On the inaugural night itself, we had chilled beer and bar snacks ready – he even made a backdrop sign (‘Family Misfortunes’) – but stopped short of buying metal Guinness plaques, making the floor sticky and hiring a staple bar-fly to interrupt our conversations, to truly simulate an Irish pub. Sure, it’s only a matter of time before a Zoom-bomber ticks that last box anyway.
Speaking of Zoom, the fun and games started when my boyfriend set up his parents, remotely, with the virtual conferencing software du jour. Wails of “I can see you but I can’t hear you…” to four baffled teams went on for the first 30 minutes as they grappled with the technology. But practice has made nearly perfect: now the Barry Family quizzes only take two hours instead of three.
Also, the concept of couples working as a team was initially lost on his mam and dad, who squabbled so much over their answers that they each proposed separate ones, much to the family’s chagrin. Half points have also proved to be moot. For instance, is it fair to give a single player an extra point per category when they’re up against couples? Or is it tough titty?
Virtual quizzes also work on the trust that no one is secretly Googling the answers off-screen, similar to the real-life sneaky Petes who might shuffle off to the loo, to type in ‘Which country has the longest coastline?’ (answer: Canada). However, apart from Charles Ingram, most ardent quizzers take the whole business very seriously indeed and would rather shout “Uranus!” to any old answer than resort to dirty rotten cheating.
It’s just you, your quiz partner and a notepad with some delicious slips of the pen, such as ‘Wutherings Heights’ and ‘Cheewahwah’ (chihuahua)
You are on your own here. There’s no 50/50, asking the audience or phoning a friend. There’s no Jeremy Paxman giving short shrift if you’re taking too long to come up with a definitive answer (“come on!”). No Countdown clock heightening the suspense. Just you, maybe your quiz partner and a notepad with some delicious slips of the pen, such as ‘Wutherings Heights’ and ‘Cheewahwah’ (chihuahua). It’s always the wrong answers that cause the most mirth, such as attributing You’re So Vain to Kate Bush. “Kate Bush wouldn’t piss on that song!” he hoots, as his sister facepalms.
And over on Skype, my family. Suspecting that Canadian street food probably hasn’t arrived yet in Britain’s East Midlands, as quizmaster I ask for the three ingredients in poutine – and am pleasantly surprised that two out of three teams get it right. That’ll teach me for being a liberal elite snob, I conclude. Mum and dad, though, get it very wrong. “Crabs, salmon and cream?” which is subsequently met by a unanimous peal of liberal elite snobbish laughter.

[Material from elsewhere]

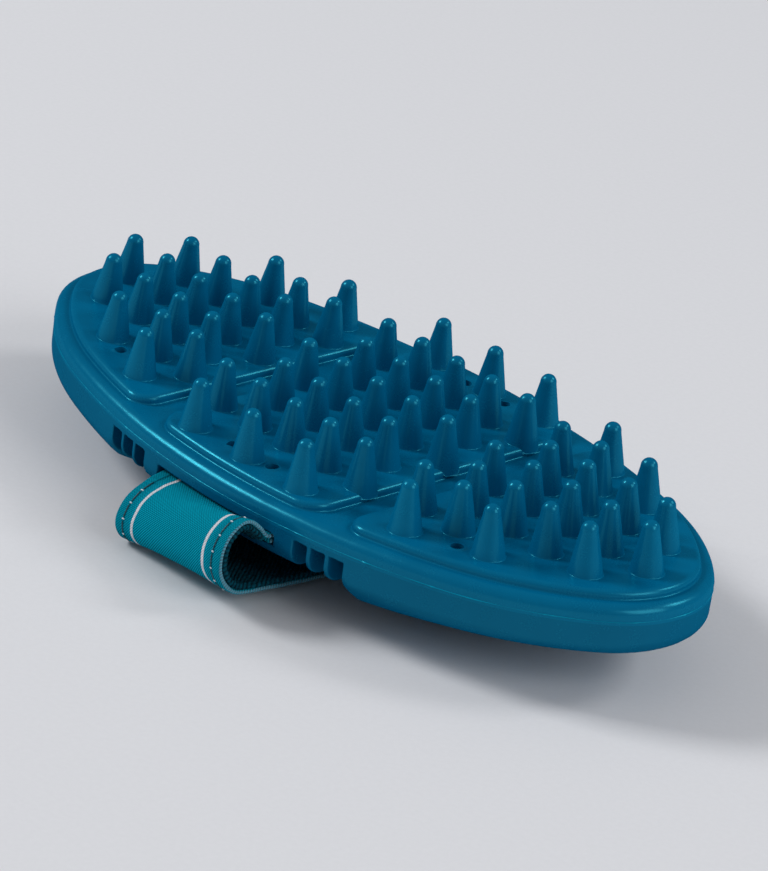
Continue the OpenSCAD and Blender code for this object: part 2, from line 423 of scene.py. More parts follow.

Ever the provocateur, my Dubliner boyfriend tells my British brethren, “So the next category is on the English occupancy of Ireland…” It’s all in good fun, of course, and technical mishaps aside – the obligatory screen freeze rendering your opponents grotesquely pixelated – you quickly start to enjoy the comforting motifs: the holding up of a large writing pad to “secretly” confer”, the weekly refrain of “I can’t remember his name but I can see him as plain as day!” and the shared trials and tribulations of supermarket shopping during halftime “comfort breaks”.
The same questions will crop up so that those with even the shortest memories will remember that babies are born without kneecaps, New York was originally called New Amsterdam, octopi have three hearts
When you’ve been doing these quizzes long enough and with different groups, the same questions will crop up so that those with even the shortest memories will remember that babies are born without kneecaps, New York was originally called New Amsterdam, octopi have three hearts, Pete Conrad was the third man on the Moon and Vatican City is the world’s smallest country.
Many quizzers use the same online resources so when it’s your turn to compile questions, don’t just click on the first three pub quizzes Google throws up. Dig around and also make up your own head-scratchers based on, for instance, your favourite films, books, music or, er, rivers.
Also be sure to fact-check before you think you’re satisfied with your list. A bit of post-match analysis after one quiz revealed that giraffe’s tongue can be variously and correctly described as blue, black or purple in colour, and Marilyn Monroe never had six toes at all – it was a Chinese whisper based on two Joseph Jasgur photos from 1946 that looked like she had an extra digit. Ha! Learn to be an expert quibbler if not an expert quizzer.
Next week my parents are back in the quizmasters’ chair and we’re all wearing onesies for no reason. Perhaps not the men. And definitely not my sister, who wouldn’t stoop to such slovenly levels so long as sequin and leopard print separates exist.
So to paraphrase Olivia Newton-John: Let’s get quizzical. You won’t regret it. Except, perhaps, when you’re racking your brain to remember that thing you learned about the Vatican City last week. Doh!
*All good fact-checkers – and nature fans – will know that fish do actually have more than a three-second memory. It’s a mere myth that is helpful to the likes of writers trying to string one sentence to another in an opening paragraph about quizzing.